Rows from a dataset:
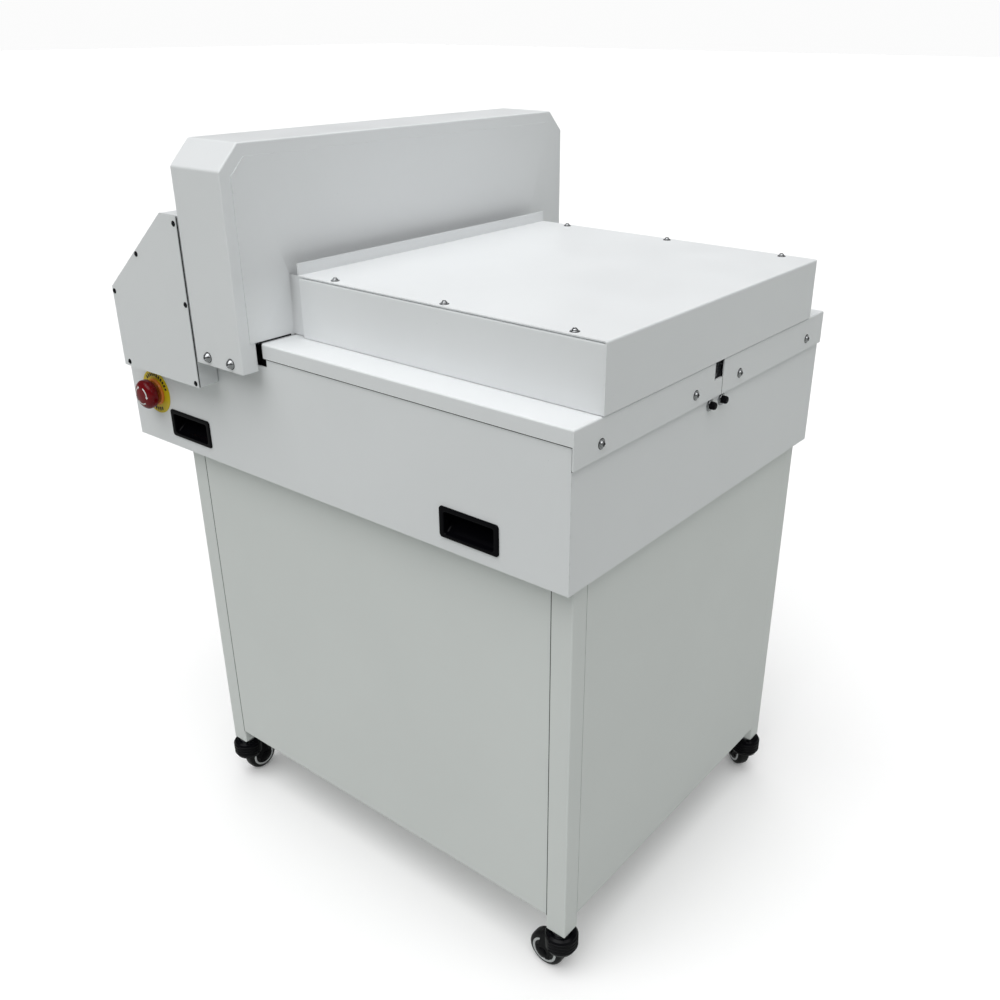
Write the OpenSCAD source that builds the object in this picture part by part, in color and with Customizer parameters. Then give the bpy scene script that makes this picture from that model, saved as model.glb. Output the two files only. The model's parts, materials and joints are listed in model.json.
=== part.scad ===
// Electric paper cutter on a cabinet stand with four swivel casters.
// Frame: +X is the operator's right, -Y is the operator's side, +Z is up.
// The origin is on the floor, under the middle of the machine.

/* [Machine] */
// Longest cut that the knife makes
cut_w = 460; // [440:5:470]
// Height of the table top above the floor
table_z = 764; // [740:1:790]
// Height of the leg bottoms above the floor, which is the caster height
leg_z = 70; // [68:1:80]
// Height of the joint between the cabinet and the base box
deck_z = 579.5; // [560:0.5:600]
// Thickness of the folded steel sheet
sheet = 1.5; // [1.2:0.1:2]

/* [Base box] */
// Width over the base side panels
base_w = 570; // [560:1:580]
// Front face of the base box
base_front = -381; // [-390:1:-370]
// Rear face of the base box
base_rear_y = 375; // [370:1:378]
// Width of a recessed handle
handle_w = 85; // [70:1:90]
// Height of a recessed handle
handle_h = 38; // [34:1:44]

/* [Head] */
// Width of the head
head_w = 630; // [620:1:640]
// Front face of the head shell
head_front = -176; // [-180:1:-174]
// Rear face of the head shell
head_rear = -86; // [-88:1:-84]
// Underside of the head shell
head_bottom = 731; // [725:1:735]
// Top of the head shell
head_top = 991; // [985:1:1000]
// Size of the chamfer on the top corners of the head
head_chamfer = 28.6; // [20:0.1:32]
// Width of the flange that the head shell folds inwards
head_flange = 22.8; // [20:0.1:26]

/* [Consoles] */
// Outer face of a console, from the middle of the machine
console_x = 316; // [312:1:318]
// Front face of a console
console_front = -340; // [-345:1:-330]
// Underside of a console
console_bottom = 696; // [690:1:700]
// Height where a console's front starts to slope
console_mid = 801; // [795:1:810]
// Top of a console
console_top = 907; // [900:1:915]
// Front edge of a console's flat top
console_crest = -209; // [-215:1:-205]

/* [Rear table and cover] */
// Width of the rear table over its side flanges
table_w = 573; // [573:1:576]
// Rear face of the rear table's flange
table_rear = 378.2; // [377:0.1:380]
// Width of the rear cover
cover_w = 477; // [470:1:480]
// Front face of the rear cover
cover_front = -62; // [-64:1:-56]
// Height of the rear cover above the table
cover_h = 76; // [70:1:80]
// Height of the cover's front upstand above its top
upstand_h = 14; // [10:1:20]

/* [Cabinet] */
// Width over the cabinet legs
cabinet_w = 532; // [520:1:540]
// Front face of the cabinet
cabinet_front = -292; // [-296:1:-288]
// Rear face of the cabinet
cabinet_rear_y = 367.5; // [366:0.5:370]
// Bottom edge of the cabinet panels
panel_z = 94; // [90:1:100]

/* [Casters] */
// Diameter of a caster wheel
wheel_d = 50; // [48:1:52]
// Distance from a caster's swivel axis to its wheel axle
trail = 20; // [18:1:22]

/* [Cutting] */
// Rise of the knife edge above the table at rest
knife_rise = 62; // [60:1:64]
// Rise of the clamp's face above the table at rest
clamp_rise = 58; // [56:1:60]

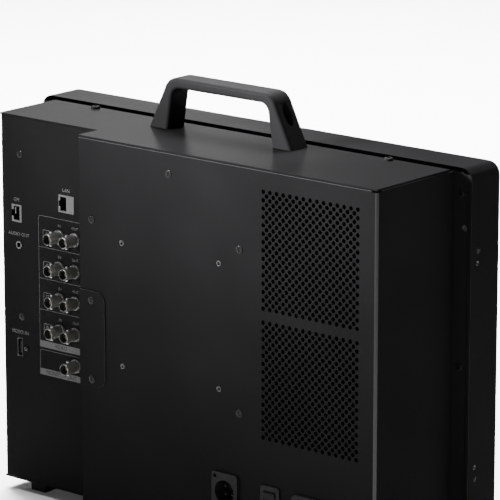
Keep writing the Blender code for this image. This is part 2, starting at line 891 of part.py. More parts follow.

The problem: Output all of the data again. Match it exactly.

Response to this exercise:
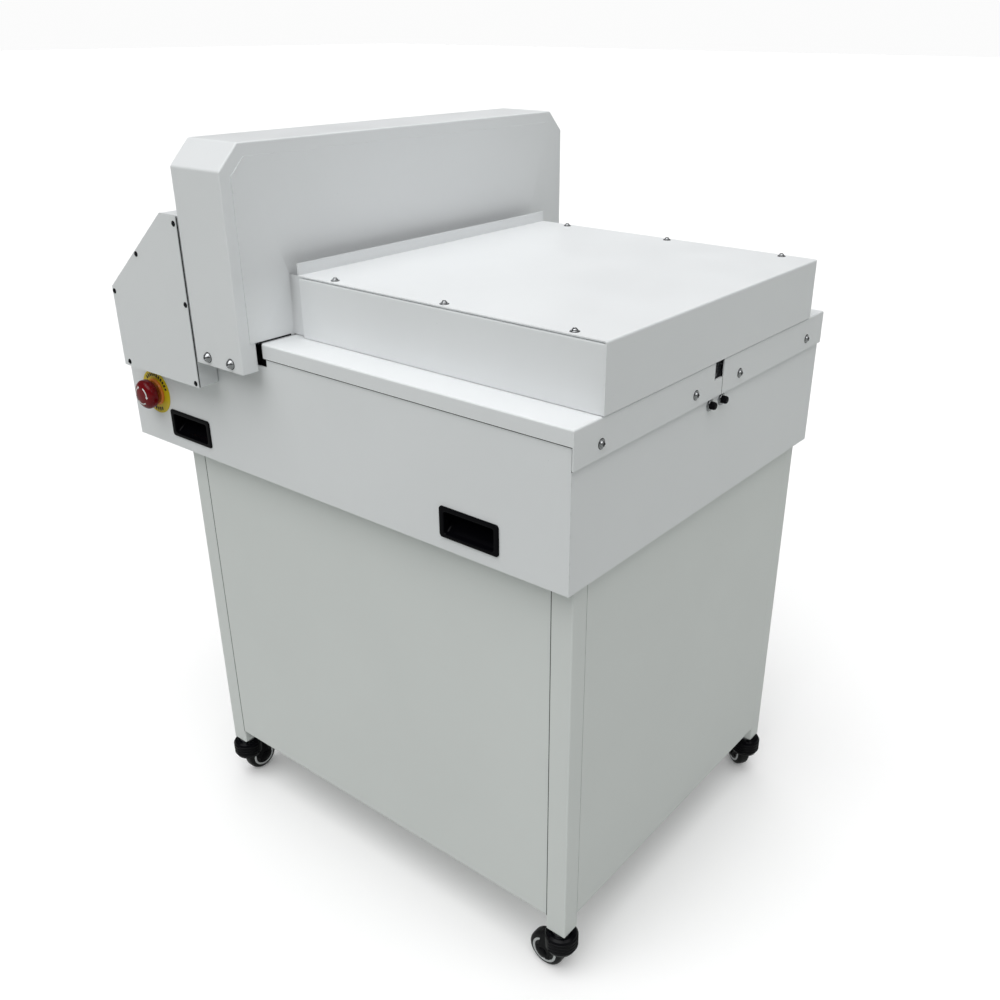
Write the OpenSCAD source that builds the object in this picture part by part, in color and with Customizer parameters. Then give the bpy scene script that makes this picture from that model, saved as model.glb. Output the two files only. The model's parts, materials and joints are listed in model.json.
=== part.scad ===
// Electric paper cutter on a cabinet stand with four swivel casters.
// Frame: +X is the operator's right, -Y is the operator's side, +Z is up.
// The origin is on the floor, under the middle of the machine.

/* [Machine] */
// Longest cut that the knife makes
cut_w = 460; // [440:5:470]
// Height of the table top above the floor
table_z = 764; // [740:1:790]
// Height of the leg bottoms above the floor, which is the caster height
leg_z = 70; // [68:1:80]
// Height of the joint between the cabinet and the base box
deck_z = 579.5; // [560:0.5:600]
// Thickness of the folded steel sheet
sheet = 1.5; // [1.2:0.1:2]

/* [Base box] */
// Width over the base side panels
base_w = 570; // [560:1:580]
// Front face of the base box
base_front = -381; // [-390:1:-370]
// Rear face of the base box
base_rear_y = 375; // [370:1:378]
// Width of a recessed handle
handle_w = 85; // [70:1:90]
// Height of a recessed handle
handle_h = 38; // [34:1:44]

/* [Head] */
// Width of the head
head_w = 630; // [620:1:640]
// Front face of the head shell
head_front = -176; // [-180:1:-174]
// Rear face of the head shell
head_rear = -86; // [-88:1:-84]
// Underside of the head shell
head_bottom = 731; // [725:1:735]
// Top of the head shell
head_top = 991; // [985:1:1000]
// Size of the chamfer on the top corners of the head
head_chamfer = 28.6; // [20:0.1:32]
// Width of the flange that the head shell folds inwards
head_flange = 22.8; // [20:0.1:26]

/* [Consoles] */
// Outer face of a console, from the middle of the machine
console_x = 316; // [312:1:318]
// Front face of a console
console_front = -340; // [-345:1:-330]
// Underside of a console
console_bottom = 696; // [690:1:700]
// Height where a console's front starts to slope
console_mid = 801; // [795:1:810]
// Top of a console
console_top = 907; // [900:1:915]
// Front edge of a console's flat top
console_crest = -209; // [-215:1:-205]

/* [Rear table and cover] */
// Width of the rear table over its side flanges
table_w = 573; // [573:1:576]
// Rear face of the rear table's flange
table_rear = 378.2; // [377:0.1:380]
// Width of the rear cover
cover_w = 477; // [470:1:480]
// Front face of the rear cover
cover_front = -62; // [-64:1:-56]
// Height of the rear cover above the table
cover_h = 76; // [70:1:80]
// Height of the cover's front upstand above its top
upstand_h = 14; // [10:1:20]

/* [Cabinet] */
// Width over the cabinet legs
cabinet_w = 532; // [520:1:540]
// Front face of the cabinet
cabinet_front = -292; // [-296:1:-288]
// Rear face of the cabinet
cabinet_rear_y = 367.5; // [366:0.5:370]
// Bottom edge of the cabinet panels
panel_z = 94; // [90:1:100]

/* [Casters] */
// Diameter of a caster wheel
wheel_d = 50; // [48:1:52]
// Distance from a caster's swivel axis to its wheel axle
trail = 20; // [18:1:22]

/* [Cutting] */
// Rise of the knife edge above the table at rest
knife_rise = 62; // [60:1:64]
// Rise of the clamp's face above the table at rest
clamp_rise = 58; // [56:1:60]

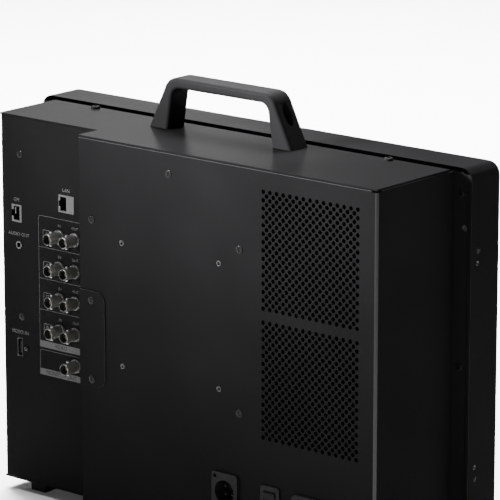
Keep writing the Blender code for this image. This is part 2, starting at line 891 of part.py. More parts follow.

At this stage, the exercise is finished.